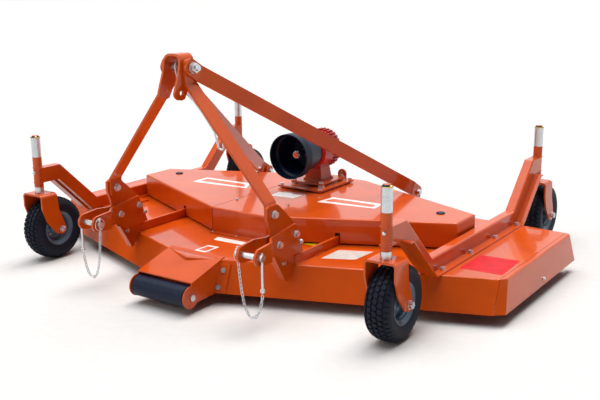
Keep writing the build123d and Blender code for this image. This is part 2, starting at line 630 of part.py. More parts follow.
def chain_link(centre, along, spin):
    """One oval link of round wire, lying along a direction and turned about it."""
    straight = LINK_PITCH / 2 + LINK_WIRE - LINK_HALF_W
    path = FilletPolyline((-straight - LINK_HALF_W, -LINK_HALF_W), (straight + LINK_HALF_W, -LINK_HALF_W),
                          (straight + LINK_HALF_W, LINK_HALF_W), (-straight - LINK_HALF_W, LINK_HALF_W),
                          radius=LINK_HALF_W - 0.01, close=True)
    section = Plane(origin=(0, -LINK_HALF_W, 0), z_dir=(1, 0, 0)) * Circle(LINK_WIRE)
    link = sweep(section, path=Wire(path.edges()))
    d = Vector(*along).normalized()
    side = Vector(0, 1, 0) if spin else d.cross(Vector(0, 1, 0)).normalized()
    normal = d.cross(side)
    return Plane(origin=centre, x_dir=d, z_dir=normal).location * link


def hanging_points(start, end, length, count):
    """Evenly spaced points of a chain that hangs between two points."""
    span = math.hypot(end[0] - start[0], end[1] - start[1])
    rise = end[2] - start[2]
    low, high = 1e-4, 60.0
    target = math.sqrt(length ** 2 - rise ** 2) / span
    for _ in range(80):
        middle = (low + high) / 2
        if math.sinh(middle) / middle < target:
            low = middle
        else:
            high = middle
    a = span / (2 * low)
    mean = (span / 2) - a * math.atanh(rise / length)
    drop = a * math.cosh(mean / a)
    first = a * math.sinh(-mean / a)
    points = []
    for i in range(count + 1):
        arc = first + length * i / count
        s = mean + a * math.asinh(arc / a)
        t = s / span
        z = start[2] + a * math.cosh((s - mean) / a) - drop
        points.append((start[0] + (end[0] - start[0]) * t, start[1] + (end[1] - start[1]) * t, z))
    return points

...

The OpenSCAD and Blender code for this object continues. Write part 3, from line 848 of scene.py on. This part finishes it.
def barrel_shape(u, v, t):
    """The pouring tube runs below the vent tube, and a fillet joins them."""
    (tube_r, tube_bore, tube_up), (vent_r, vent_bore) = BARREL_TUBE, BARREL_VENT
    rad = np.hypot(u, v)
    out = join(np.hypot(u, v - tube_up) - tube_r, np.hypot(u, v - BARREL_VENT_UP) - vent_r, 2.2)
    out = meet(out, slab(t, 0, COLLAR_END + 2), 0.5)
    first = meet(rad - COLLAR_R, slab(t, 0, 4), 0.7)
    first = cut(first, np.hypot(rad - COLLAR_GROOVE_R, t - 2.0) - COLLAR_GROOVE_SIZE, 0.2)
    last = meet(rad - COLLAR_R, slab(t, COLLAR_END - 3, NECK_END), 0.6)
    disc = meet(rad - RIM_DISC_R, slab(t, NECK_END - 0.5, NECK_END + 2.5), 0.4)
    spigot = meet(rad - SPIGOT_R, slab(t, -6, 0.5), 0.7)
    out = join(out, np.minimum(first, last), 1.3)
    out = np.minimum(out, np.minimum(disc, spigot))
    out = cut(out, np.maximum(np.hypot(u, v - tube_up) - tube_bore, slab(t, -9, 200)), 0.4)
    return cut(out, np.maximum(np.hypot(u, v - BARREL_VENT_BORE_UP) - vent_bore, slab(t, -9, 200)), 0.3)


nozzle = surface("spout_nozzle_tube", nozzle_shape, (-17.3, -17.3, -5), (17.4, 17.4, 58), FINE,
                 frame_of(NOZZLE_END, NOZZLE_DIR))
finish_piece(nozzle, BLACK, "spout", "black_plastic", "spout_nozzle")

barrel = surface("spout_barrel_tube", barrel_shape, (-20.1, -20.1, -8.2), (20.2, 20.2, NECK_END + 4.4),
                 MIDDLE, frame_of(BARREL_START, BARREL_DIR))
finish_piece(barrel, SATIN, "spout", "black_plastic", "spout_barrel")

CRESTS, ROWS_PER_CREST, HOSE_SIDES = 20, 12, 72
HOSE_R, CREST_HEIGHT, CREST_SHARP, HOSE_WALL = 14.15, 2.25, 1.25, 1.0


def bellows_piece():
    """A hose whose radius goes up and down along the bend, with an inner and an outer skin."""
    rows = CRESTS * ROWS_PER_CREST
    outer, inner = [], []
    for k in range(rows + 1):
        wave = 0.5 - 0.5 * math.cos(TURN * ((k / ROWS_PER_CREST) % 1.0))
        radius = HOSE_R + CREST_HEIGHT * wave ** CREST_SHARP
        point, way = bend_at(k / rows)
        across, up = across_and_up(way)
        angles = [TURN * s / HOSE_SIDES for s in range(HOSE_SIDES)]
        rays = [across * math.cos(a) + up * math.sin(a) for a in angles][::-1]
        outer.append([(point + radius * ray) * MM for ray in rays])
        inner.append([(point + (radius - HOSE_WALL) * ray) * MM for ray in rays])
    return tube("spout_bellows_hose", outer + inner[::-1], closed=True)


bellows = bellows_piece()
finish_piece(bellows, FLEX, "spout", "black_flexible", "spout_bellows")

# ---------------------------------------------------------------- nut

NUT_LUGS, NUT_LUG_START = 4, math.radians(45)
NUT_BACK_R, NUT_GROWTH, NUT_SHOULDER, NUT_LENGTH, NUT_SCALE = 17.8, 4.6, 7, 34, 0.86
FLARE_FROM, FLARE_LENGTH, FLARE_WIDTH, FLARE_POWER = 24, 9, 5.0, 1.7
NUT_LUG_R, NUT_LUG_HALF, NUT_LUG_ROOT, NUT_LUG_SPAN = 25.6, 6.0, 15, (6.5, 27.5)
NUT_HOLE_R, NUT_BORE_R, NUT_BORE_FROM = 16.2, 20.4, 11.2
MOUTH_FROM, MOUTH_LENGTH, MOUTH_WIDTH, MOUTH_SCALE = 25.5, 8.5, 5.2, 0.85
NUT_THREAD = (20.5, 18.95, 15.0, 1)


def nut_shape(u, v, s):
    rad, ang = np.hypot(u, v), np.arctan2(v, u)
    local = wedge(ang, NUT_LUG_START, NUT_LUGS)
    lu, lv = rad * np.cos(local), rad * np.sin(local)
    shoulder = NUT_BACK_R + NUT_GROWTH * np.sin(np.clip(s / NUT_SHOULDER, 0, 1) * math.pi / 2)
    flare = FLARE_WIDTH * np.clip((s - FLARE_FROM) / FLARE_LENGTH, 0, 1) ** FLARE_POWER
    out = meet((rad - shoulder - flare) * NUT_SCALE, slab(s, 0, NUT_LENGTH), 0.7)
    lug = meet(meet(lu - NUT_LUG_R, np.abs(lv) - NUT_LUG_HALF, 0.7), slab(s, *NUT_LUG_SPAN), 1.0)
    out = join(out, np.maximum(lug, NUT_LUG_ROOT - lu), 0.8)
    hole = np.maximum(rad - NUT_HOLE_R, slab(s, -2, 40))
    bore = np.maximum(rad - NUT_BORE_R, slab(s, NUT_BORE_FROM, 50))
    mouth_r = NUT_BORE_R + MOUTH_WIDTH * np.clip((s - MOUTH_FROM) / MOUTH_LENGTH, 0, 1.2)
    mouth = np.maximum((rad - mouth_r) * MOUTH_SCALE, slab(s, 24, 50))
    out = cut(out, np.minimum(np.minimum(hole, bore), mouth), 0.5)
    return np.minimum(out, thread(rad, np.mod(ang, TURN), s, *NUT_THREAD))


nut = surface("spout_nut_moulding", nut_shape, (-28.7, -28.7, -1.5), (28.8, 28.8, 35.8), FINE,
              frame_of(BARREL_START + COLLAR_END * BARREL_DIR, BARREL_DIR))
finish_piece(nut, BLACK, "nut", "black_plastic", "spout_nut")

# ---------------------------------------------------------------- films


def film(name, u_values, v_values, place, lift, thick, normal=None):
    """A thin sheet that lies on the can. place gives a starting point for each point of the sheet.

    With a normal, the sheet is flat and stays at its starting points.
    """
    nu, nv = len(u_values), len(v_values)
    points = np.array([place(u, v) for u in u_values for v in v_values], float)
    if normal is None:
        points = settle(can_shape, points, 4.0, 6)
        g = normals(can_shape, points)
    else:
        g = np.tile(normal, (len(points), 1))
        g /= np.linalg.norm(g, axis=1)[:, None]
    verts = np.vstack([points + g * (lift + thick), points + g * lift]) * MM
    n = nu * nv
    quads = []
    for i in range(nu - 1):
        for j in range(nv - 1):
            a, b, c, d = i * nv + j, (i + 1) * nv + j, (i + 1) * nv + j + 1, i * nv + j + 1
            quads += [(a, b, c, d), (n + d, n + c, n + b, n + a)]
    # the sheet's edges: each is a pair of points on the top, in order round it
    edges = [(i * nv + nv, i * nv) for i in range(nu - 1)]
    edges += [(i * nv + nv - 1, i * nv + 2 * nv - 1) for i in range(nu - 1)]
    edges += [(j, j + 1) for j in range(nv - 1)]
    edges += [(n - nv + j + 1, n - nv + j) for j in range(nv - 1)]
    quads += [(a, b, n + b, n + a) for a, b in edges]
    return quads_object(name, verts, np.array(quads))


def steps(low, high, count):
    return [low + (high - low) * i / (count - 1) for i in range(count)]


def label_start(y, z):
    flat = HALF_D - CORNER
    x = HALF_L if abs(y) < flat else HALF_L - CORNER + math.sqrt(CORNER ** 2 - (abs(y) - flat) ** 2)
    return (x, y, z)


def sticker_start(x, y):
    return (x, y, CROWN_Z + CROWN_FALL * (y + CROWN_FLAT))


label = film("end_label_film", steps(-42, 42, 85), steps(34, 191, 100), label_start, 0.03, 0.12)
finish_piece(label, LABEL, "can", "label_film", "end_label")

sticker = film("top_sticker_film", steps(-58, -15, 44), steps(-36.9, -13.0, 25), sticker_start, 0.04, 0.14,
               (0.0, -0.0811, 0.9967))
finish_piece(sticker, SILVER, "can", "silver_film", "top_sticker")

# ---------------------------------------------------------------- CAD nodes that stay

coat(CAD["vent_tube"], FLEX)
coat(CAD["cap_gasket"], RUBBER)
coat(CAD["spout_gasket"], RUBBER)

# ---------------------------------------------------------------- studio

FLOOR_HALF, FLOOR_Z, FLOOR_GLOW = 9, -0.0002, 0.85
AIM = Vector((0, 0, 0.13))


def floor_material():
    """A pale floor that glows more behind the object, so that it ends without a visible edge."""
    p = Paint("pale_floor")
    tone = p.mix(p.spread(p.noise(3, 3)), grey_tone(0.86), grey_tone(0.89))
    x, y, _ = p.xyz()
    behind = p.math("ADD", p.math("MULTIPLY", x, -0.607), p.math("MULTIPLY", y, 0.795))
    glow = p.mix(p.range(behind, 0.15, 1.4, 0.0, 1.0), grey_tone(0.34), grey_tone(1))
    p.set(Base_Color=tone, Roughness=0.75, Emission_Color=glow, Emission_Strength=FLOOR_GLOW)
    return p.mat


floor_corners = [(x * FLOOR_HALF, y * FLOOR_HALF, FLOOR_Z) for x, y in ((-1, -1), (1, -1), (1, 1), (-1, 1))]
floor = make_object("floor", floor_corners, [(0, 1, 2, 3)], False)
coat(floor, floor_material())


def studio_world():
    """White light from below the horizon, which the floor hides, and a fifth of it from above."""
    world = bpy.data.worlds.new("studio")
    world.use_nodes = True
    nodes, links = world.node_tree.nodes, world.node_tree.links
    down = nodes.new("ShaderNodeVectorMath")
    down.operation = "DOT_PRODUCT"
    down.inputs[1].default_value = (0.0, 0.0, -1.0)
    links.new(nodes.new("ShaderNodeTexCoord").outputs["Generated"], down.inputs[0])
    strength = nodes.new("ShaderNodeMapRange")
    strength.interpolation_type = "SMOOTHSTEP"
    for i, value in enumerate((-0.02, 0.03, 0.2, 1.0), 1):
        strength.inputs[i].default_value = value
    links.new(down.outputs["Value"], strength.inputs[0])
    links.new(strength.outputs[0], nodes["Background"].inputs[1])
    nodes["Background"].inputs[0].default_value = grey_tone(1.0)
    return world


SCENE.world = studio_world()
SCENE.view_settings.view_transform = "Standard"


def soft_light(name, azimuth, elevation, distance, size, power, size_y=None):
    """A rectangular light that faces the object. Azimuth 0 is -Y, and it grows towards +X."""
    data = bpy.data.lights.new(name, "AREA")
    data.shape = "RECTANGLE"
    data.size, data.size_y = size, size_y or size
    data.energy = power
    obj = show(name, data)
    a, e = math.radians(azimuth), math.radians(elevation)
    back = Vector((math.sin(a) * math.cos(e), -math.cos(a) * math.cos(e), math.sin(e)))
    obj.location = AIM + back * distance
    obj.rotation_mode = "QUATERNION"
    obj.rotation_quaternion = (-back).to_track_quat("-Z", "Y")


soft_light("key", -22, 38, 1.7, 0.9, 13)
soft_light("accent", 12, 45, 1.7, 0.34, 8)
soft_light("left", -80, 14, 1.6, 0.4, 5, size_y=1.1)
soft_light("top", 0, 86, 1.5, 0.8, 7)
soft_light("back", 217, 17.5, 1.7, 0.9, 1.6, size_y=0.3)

--

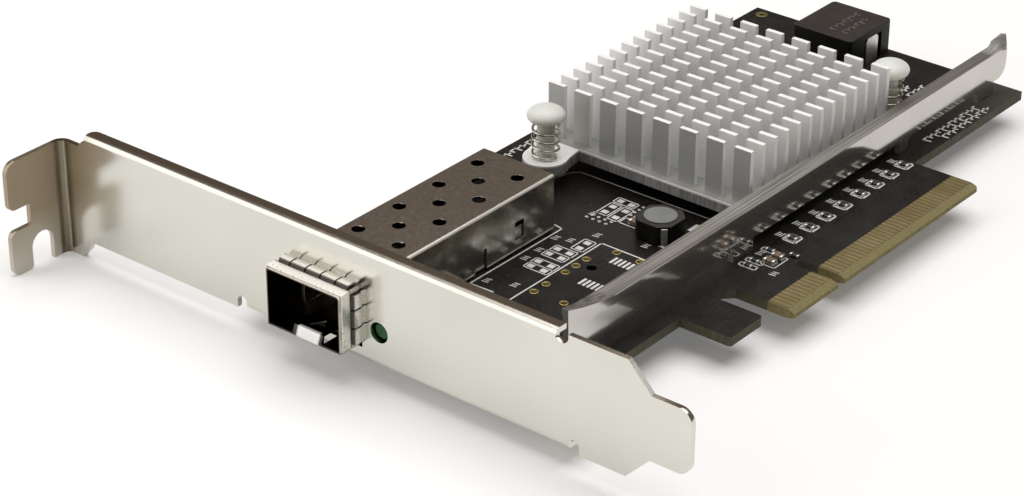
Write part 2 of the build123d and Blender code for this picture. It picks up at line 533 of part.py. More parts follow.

▶ PROBLEM TO SOLVE
Extract the span of lines that starts with the line containing "Keep writing the" and ends with the line containing "return Plane(origin=centre, x_dir=d, z_dir=normal).location". Keep it exact and add nothing.

▶ ANSWER TO THE PROBLEM
Keep writing the build123d and Blender code for this image. This is part 2, starting at line 630 of part.py. More parts follow.
def chain_link(centre, along, spin):
    """One oval link of round wire, lying along a direction and turned about it."""
    straight = LINK_PITCH / 2 + LINK_WIRE - LINK_HALF_W
    path = FilletPolyline((-straight - LINK_HALF_W, -LINK_HALF_W), (straight + LINK_HALF_W, -LINK_HALF_W),
                          (straight + LINK_HALF_W, LINK_HALF_W), (-straight - LINK_HALF_W, LINK_HALF_W),
                          radius=LINK_HALF_W - 0.01, close=True)
    section = Plane(origin=(0, -LINK_HALF_W, 0), z_dir=(1, 0, 0)) * Circle(LINK_WIRE)
    link = sweep(section, path=Wire(path.edges()))
    d = Vector(*along).normalized()
    side = Vector(0, 1, 0) if spin else d.cross(Vector(0, 1, 0)).normalized()
    normal = d.cross(side)
    return Plane(origin=centre, x_dir=d, z_dir=normal).location * link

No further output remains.